- [What is expected]
Set down the listing below verbatim, but only from its first line through the line containing "# caps with".

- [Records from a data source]

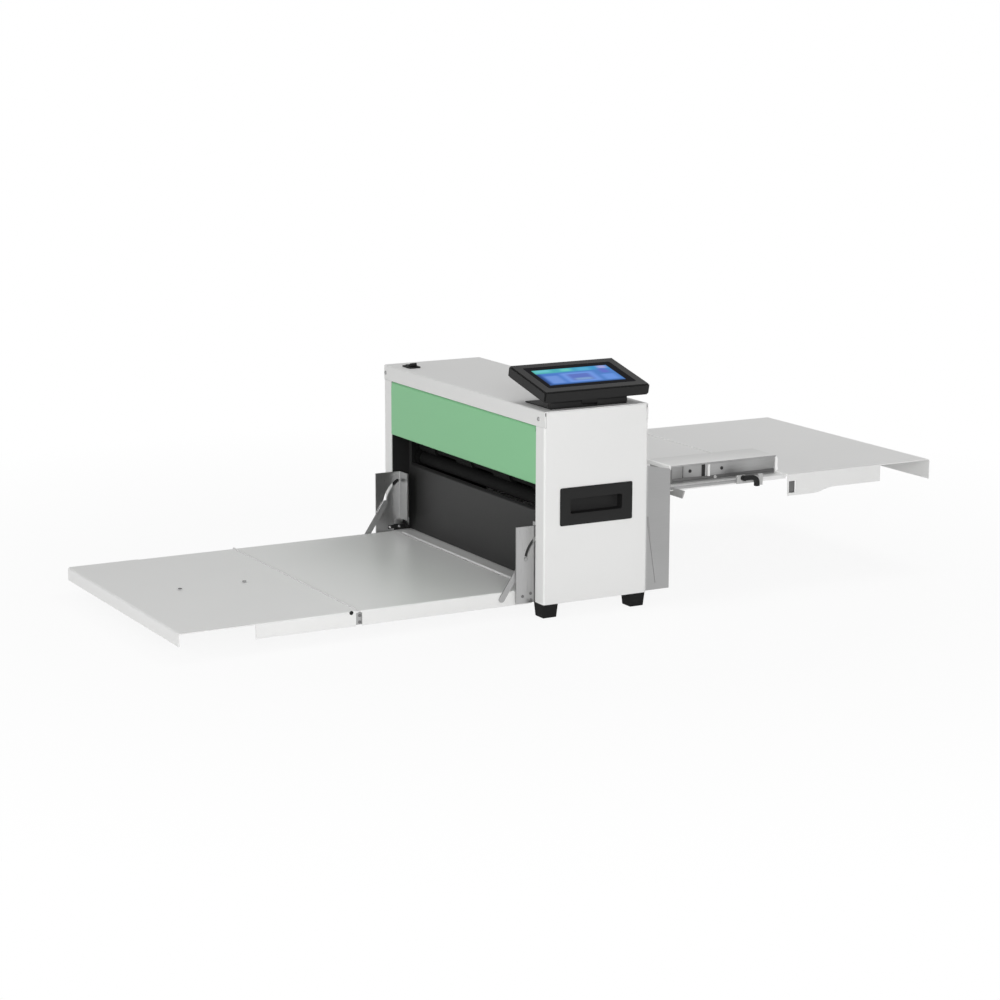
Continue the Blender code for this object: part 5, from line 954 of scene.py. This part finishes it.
# %% Side rails and catch plates
RAIL_START = high_table_low.y + 35 * MM
RAIL_END = 322 * MM
RAIL_SIZE = (0.6 * MM, RAIL_END - RAIL_START, 5.4 * MM)
RAIL_PLACE = (high_table_high.x + 0.35 * MM, (RAIL_START + RAIL_END) / 2, high_table_high.z - 3.1 * MM)
CATCH_SIZE = (1.2 * MM, 15 * MM, 26 * MM)
CATCH_PLACE = (high_table_high.x - 2.6 * MM, 426.2 * MM, 168 * MM)
for side, label in SIDES:
    rail = model_bar(RAIL_SIZE, (side * RAIL_PLACE[0], *RAIL_PLACE[1:]), 0.2 * MM)
    finish(rail, f"table_rail_{label}", "chassis", zinc_steel)
    plate = model_bar(CATCH_SIZE, (side * CATCH_PLACE[0], *CATCH_PLACE[1:]), 0.4 * MM)
    finish(plate, f"catch_plate_{label}", "infeed_outer", dark_steel)
print("rails and catch plates placed")

# %% [markdown]
# ## Side guide details
#
# The guide's near face carries two black screws, a pale button at its foot, a white nylon roller in its
# dark notch and a dark glide strip along its foot. A thin plate closes the back of the notch. Nylon
# caps with one slanted edge close the two ends.

# %% Guide screws, glide strip and notch
GUIDE_SCREWS = ((229 * MM, 209.3 * MM), (294.5 * MM, 209 * MM))
STRIP_MARGIN = 3 * MM
STRIP_SHEET = 0.8 * MM
STRIP_HEIGHT = 5.6 * MM
STRIP_LIFT = 3.4 * MM
BACKING_SIZE = (0.8 * MM, 12 * MM, 29 * MM)
BACKING_DEPTH = 3.1 * MM
BACKING_PLACE = (256.75 * MM, 204.2 * MM)
guide_face = guide_high.x - 2 * MM
guide_screw = model_screw(radius=3.0 * MM, height=1.4 * MM)
places = [(guide_face, y, z) for y, z in GUIDE_SCREWS]
place_copies(guide_screw, "guide_screw", places, (1, 0, 0), "guide", dark_paint)
strip_length = guide_high.y - guide_low.y - 2 * STRIP_MARGIN
strip_place = (guide_face + 0.45 * MM, (guide_low.y + guide_high.y) / 2, high_table_high.z + STRIP_LIFT)
strip = model_bar((STRIP_SHEET, strip_length, STRIP_HEIGHT), strip_place, 0.25 * MM)
finish(strip, "guide_glide_strip", "guide", dark_steel)
backing = model_bar(BACKING_SIZE, (guide_face - BACKING_DEPTH, *BACKING_PLACE))
finish(backing, "guide_notch_backing", "guide", dark_paint)
print("guide strip", round(strip_length / MM), "mm long")


# %% Guide caps and foot button
def model_end_cap(size, place, chamfer, outward):
    """A bar whose upper outer edge is cut back at a slant."""
    cap = start_block(size, place)
    edit(cap, "EDGE")
    rim = place[1] + outward * size[1] * 0.45
    choose(cap, "edges", lambda edge: all(v.co.z > place[2] and (v.co.y - rim) * outward > 0
                                          for v in edge.verts))
    bevel_chosen(chamfer, 2)
    close_edit()
    apply_modifier(cap, "BEVEL", width=0.3 * MM, segments=2, limit_method="ANGLE",
                   angle_limit=math.radians(30))
    smooth(cap, 30)
    return cap


CHAMFER_SHARE = 0.8
BUTTON_PLACE = (0.8 * MM, 280.5 * MM, 2.8 * MM)
cap_width = guide_high.x - guide_low.x - 3 * MM
cap_x = (guide_low.x + guide_high.x) / 2
caps = (("front", -1, guide_low.y - 1.9 * MM, 4.4 * MM, guide_high.z - 7 * MM, guide_high.z + 0.2 * MM),
        ("rear", 1, guide_high.y + 2.3 * MM, 4.8 * MM, high_table_high.z + 1.5 * MM, guide_high.z - 2 * MM))
for end, outward, y, deep, bottom, top in caps:
    cap = model_end_cap((cap_width, deep, top - bottom), (cap_x, y, (top + bottom) / 2),
                        deep * CHAMFER_SHARE, outward)
    finish(cap, f"guide_cap_{end}", "guide", bright_plastic)
foot_button = (guide_face + BUTTON_PLACE[0], BUTTON_PLACE[1], high_table_high.z + BUTTON_PLACE[2])
place_copies(guide_screw, "guide_foot_button", [foot_button], (1, 0, 0), "guide",
             support_paint)
print("guide caps:", len(caps))

# %% Guide roller
ROLLER_RADIUS = 2.6 * MM
ROLLER_HEIGHT = 21 * MM
ROLLER_BEVEL = 0.8 * MM
ROLLER_PLACE = (guide_face + ROLLER_RADIUS * 0.4, 267 * MM, 208 * MM)
roller = start_cylinder(ROLLER_RADIUS, ROLLER_HEIGHT, ROLLER_PLACE)
edit(roller, "EDGE")
choose(roller, "edges", lambda edge: abs(edge.verts[0].co.z - edge.verts[1].co.z) < ROLLER_HEIGHT / 2)
bevel_chosen(ROLLER_BEVEL, 3)
close_edit()
smooth(roller, 40)
finish(roller, "guide_roller", "guide", white_plastic)
print("guide details placed")

# %% [markdown]
# ## Clamp cap and rocker marks
#
# A small domed cap hides the end of the clamp's pin. A power rocker carries a bar and a ring. They are
# thin raised pads laid on the rocker's two slopes, and a ray cast down onto the rocker tells how high
# and how steep the slope is at each place.

# %% Clamp cap
CAP_PLACE = (319 * MM, 194.3 * MM)
clamp_cap = model_rivet(radius=3.4 * MM, height=1.6 * MM)
places = [(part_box("clamp_bracket")[1].x, *CAP_PLACE)]
place_copies(clamp_cap, "clamp_cap", places, (1, 0, 0), "clamp", black_plastic)
print("clamp cap placed")

# %% Rocker marks
MARK_OFFSET = 5.5 * MM
RING_RADIUS = 1.7 * MM
RING_THICKNESS = 0.3 * MM
BAR_SIZE = (0.7 * MM, 3.6 * MM, 0.5 * MM)
RAY_HEIGHT = 1.0


def surface_below(piece, x, y):
    """Where a ray straight down meets a piece, and the way the surface faces there."""
    to_local = piece.matrix_world.inverted()
    start = to_local @ Vector((x, y, RAY_HEIGHT))
    _, place, normal, _ = piece.ray_cast(start, to_local.to_3x3() @ Vector((0, 0, -1)))
    return piece.matrix_world @ place, (piece.matrix_world.to_3x3() @ normal).normalized()


rocker_low, rocker_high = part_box("switch_rocker")
rocker_middle = (rocker_low + rocker_high) / 2
start_clean()
bpy.ops.mesh.primitive_torus_add(major_radius=RING_RADIUS, minor_radius=RING_THICKNESS,
                                 major_segments=24, minor_segments=8)
ring = bpy.context.object
smooth(ring)
bar = model_bar(BAR_SIZE, (0, 0, 0), 0.15 * MM)
for mark, name, offset in ((ring, "rocker_ring_mark", MARK_OFFSET), (bar, "rocker_bar_mark", -MARK_OFFSET)):
    place, normal = surface_below(skins["switch_rocker"], rocker_middle.x + offset, rocker_middle.y)
    place_copies(mark, name, [place], normal, "rocker", white_plastic)
    print(name, "on a slope of", [round(v, 2) for v in normal])

# %% [markdown]
# ## Floor, backdrop and lights
#
# The photograph has a plain white ground. The floor is a pale, wide plane that the camera sees as
# nearly white near the machine, with a faint shadow, and as plain white further out. The sky is white
# to the camera and an even grey level for everything else. A large low lamp lights the end panel, a
# weaker one the front, and one from above and behind lays the body's soft shadow on the low table.

# %% Floor
FLOOR_SIZE = 60
FLOOR_GREY = (0.82, 0.82, 0.82, 1)
FLOOR_WHITE_NEAR = 0.9
FLOOR_NEAR = 0.7
FLOOR_FAR = 1.6


def build_floor_paint():
    paint, tree, shader = new_material("pale_floor")
    shader.inputs["Base Color"].default_value = FLOOR_GREY
    shader.inputs["Roughness"].default_value = 0.9
    shader.inputs["Specular IOR Level"].default_value = 0.0
    glow = add(tree, "ShaderNodeEmission", in_Color=(1, 1, 1, 1), in_Strength=1.0)
    rays = add(tree, "ShaderNodeLightPath").outputs
    seen = arithmetic(tree, "MAXIMUM", rays["Is Camera Ray"], rays["Is Glossy Ray"])
    reach = add(tree, "ShaderNodeVectorMath", operation="LENGTH")
    tree.links.new(add(tree, "ShaderNodeTexCoord").outputs["Object"], reach.inputs[0])
    far = add(tree, "ShaderNodeMapRange", in_From_Min=FLOOR_NEAR, in_From_Max=FLOOR_FAR,
              in_To_Min=FLOOR_WHITE_NEAR, in_To_Max=1.0)
    tree.links.new(reach.outputs["Value"], far.inputs["Value"])
    mix = add(tree, "ShaderNodeMixShader")
    share = arithmetic(tree, "MULTIPLY", seen, far.outputs["Result"])
    for number, source in enumerate((share, shader.outputs[0], glow.outputs[0])):
        tree.links.new(source, mix.inputs[number])
    tree.links.new(mix.outputs[0], tree.nodes["Material Output"].inputs["Surface"])
    return paint


start_clean()
bpy.ops.mesh.primitive_plane_add(size=FLOOR_SIZE, location=(0, 0, 0))
floor = bpy.context.object
floor.name = "floor"
floor.data.materials.append(build_floor_paint())
print("floor ready")

# %% Sky
SKY_LEVEL = 0.42
world = bpy.data.worlds.new("studio")
bpy.context.scene.world = world
world.use_nodes = True
sky_tree = world.node_tree
sky = sky_tree.nodes["Background"]
sky.inputs["Color"].default_value = (1, 1, 1, 1)
rays = add(sky_tree, "ShaderNodeLightPath").outputs
seen = arithmetic(sky_tree, "MAXIMUM", rays["Is Camera Ray"], rays["Is Transmission Ray"])
sky_tree.links.new(spread(sky_tree, seen, SKY_LEVEL, 1.0), sky.inputs["Strength"])
print("sky level", SKY_LEVEL)

# %% Lamps
BODY_AIM = (0, 0, 0.15)
TABLE_AIM = (0, -0.1, 0.1)
LAMPS = (("key_lamp", (3.6, -1.4, 1.1), BODY_AIM, 1.8, 70),
         ("front_lamp", (0.4, -3.4, 1.1), BODY_AIM, 1.8, 26),
         ("back_lamp", (-0.6, 1.5, 2.7), TABLE_AIM, 1.3, 25))


def soft_lamp(name, place, aim, size, power):
    """A large square lamp that points at a place."""
    data = bpy.data.lights.new(name, "AREA")
    data.shape = "SQUARE"
    data.size = size
    data.energy = power
    lamp = bpy.data.objects.new(name, data)
    bpy.context.scene.collection.objects.link(lamp)
    lamp.location = place
    lamp.rotation_mode = "QUATERNION"
    lamp.rotation_quaternion = (Vector(aim) - Vector(place)).to_track_quat("-Z", "Y")


for lamp in LAMPS:
    soft_lamp(*lamp)
bpy.context.scene.view_settings.view_transform = "Standard"
print("lamps:", len(LAMPS))

# %% [markdown]
# ## Last checks
#
# The templates are removed, and both boxes are written so that the dressed machine can be compared
# with the CAD.

# %% Remove the templates and write the sizes
for template in (screw, band_screw, rivet, stop_pin, guide_screw, clamp_cap, ring, bar):
    bpy.data.objects.remove(template, do_unlink=True)
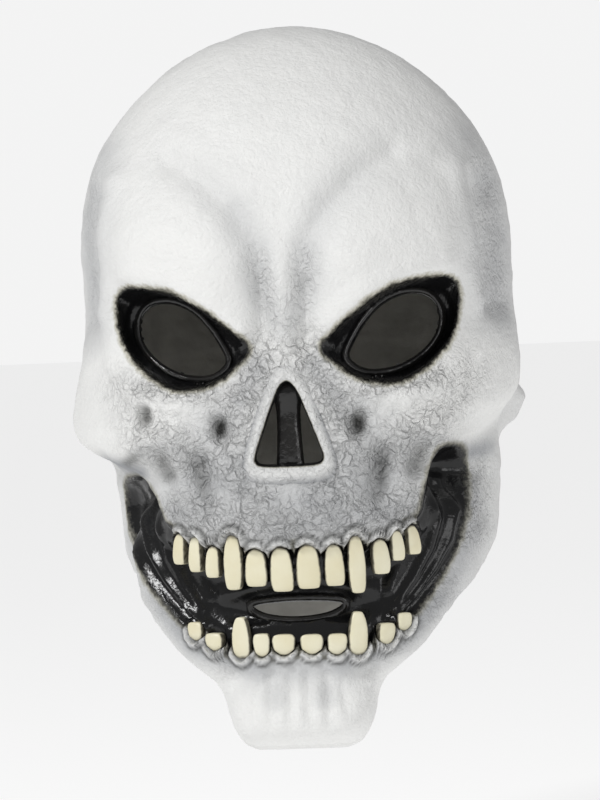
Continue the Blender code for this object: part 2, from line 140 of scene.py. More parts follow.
def baseSpot(angle, level):
    height = smoothRow(stations[:, 0], level)
    half = np.maximum(smoothRow(stations[:, 1], level), 0.01)
    front = np.maximum(smoothRow(stations[:, 2], level), 0.01)
    back = np.maximum(smoothRow(stations[:, 3], level), 0.01)
    last = len(stations) - 1
    dome = np.clip(last - level, 0.0005, 1)      # a round top over the last ring
    capped = level > last - 1
    height = np.where(capped, 301 - 5 * dome ** 2, height)
    half = np.where(capped, stations[-2, 1] * dome, half)
    front = np.where(capped, stations[-2, 2] * dome, front)
    back = np.where(capped, stations[-2, 3] * dome, back)
    reach = np.where(np.cos(angle) > 0, front, back)
    power = 2.25
    size = (np.abs(np.sin(angle)) / half) ** power + (np.abs(np.cos(angle)) / reach) ** power
    radius = size ** (-1 / power)
    return np.stack([radius * np.sin(angle), -5 - radius * np.cos(angle), height], -1)


def baseNormal(angle, level):
    step = 0.01
    level = np.clip(level, step, len(stations) - 1.3)
    across = baseSpot(angle + step, level) - baseSpot(angle - step, level)
    upward = baseSpot(angle, level + step) - baseSpot(angle, level - step)
    normal = np.cross(across, upward)
    return normal / np.maximum(np.linalg.norm(normal, axis=-1, keepdims=True), 1e-9)


def smoothLoop(points, steps=5):
    # a closed outline with rounded corners through the same points
    points = np.array(points, float)
    count = len(points)
    where = np.arange(count * steps) / steps
    low = np.floor(where).astype(int)
    part = (where - low)[:, None]
    before = points[(low - 1) % count]
    here = points[low % count]
    after = points[(low + 1) % count]
    beyond = points[(low + 2) % count]
    return (here * 2 + (after - before) * part
            + (before * 2 - here * 5 + after * 4 - beyond) * part ** 2
            + (here * 3 - before - after * 3 + beyond) * part ** 3) / 2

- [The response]
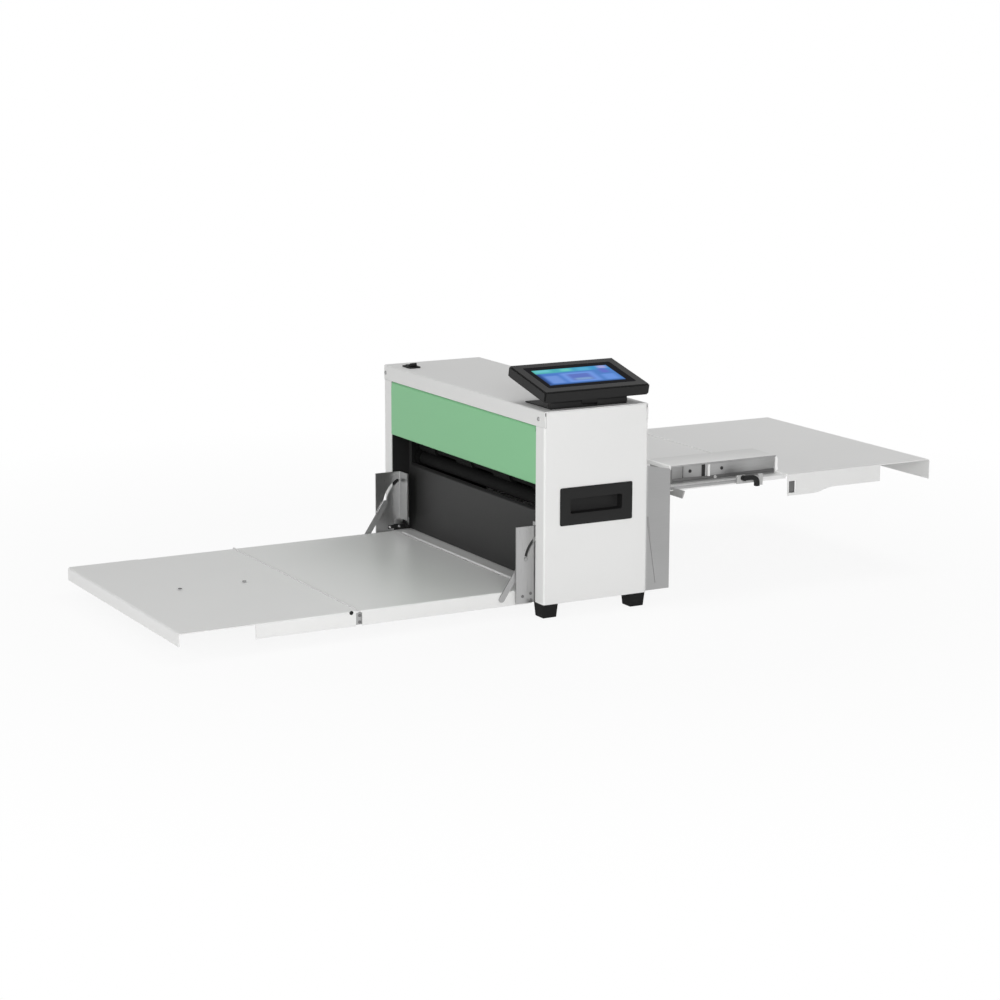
Continue the Blender code for this object: part 5, from line 954 of scene.py. This part finishes it.
# %% Side rails and catch plates
RAIL_START = high_table_low.y + 35 * MM
RAIL_END = 322 * MM
RAIL_SIZE = (0.6 * MM, RAIL_END - RAIL_START, 5.4 * MM)
RAIL_PLACE = (high_table_high.x + 0.35 * MM, (RAIL_START + RAIL_END) / 2, high_table_high.z - 3.1 * MM)
CATCH_SIZE = (1.2 * MM, 15 * MM, 26 * MM)
CATCH_PLACE = (high_table_high.x - 2.6 * MM, 426.2 * MM, 168 * MM)
for side, label in SIDES:
    rail = model_bar(RAIL_SIZE, (side * RAIL_PLACE[0], *RAIL_PLACE[1:]), 0.2 * MM)
    finish(rail, f"table_rail_{label}", "chassis", zinc_steel)
    plate = model_bar(CATCH_SIZE, (side * CATCH_PLACE[0], *CATCH_PLACE[1:]), 0.4 * MM)
    finish(plate, f"catch_plate_{label}", "infeed_outer", dark_steel)
print("rails and catch plates placed")

# %% [markdown]
# ## Side guide details
#
# The guide's near face carries two black screws, a pale button at its foot, a white nylon roller in its
# dark notch and a dark glide strip along its foot. A thin plate closes the back of the notch. Nylon
# caps with one slanted edge close the two ends.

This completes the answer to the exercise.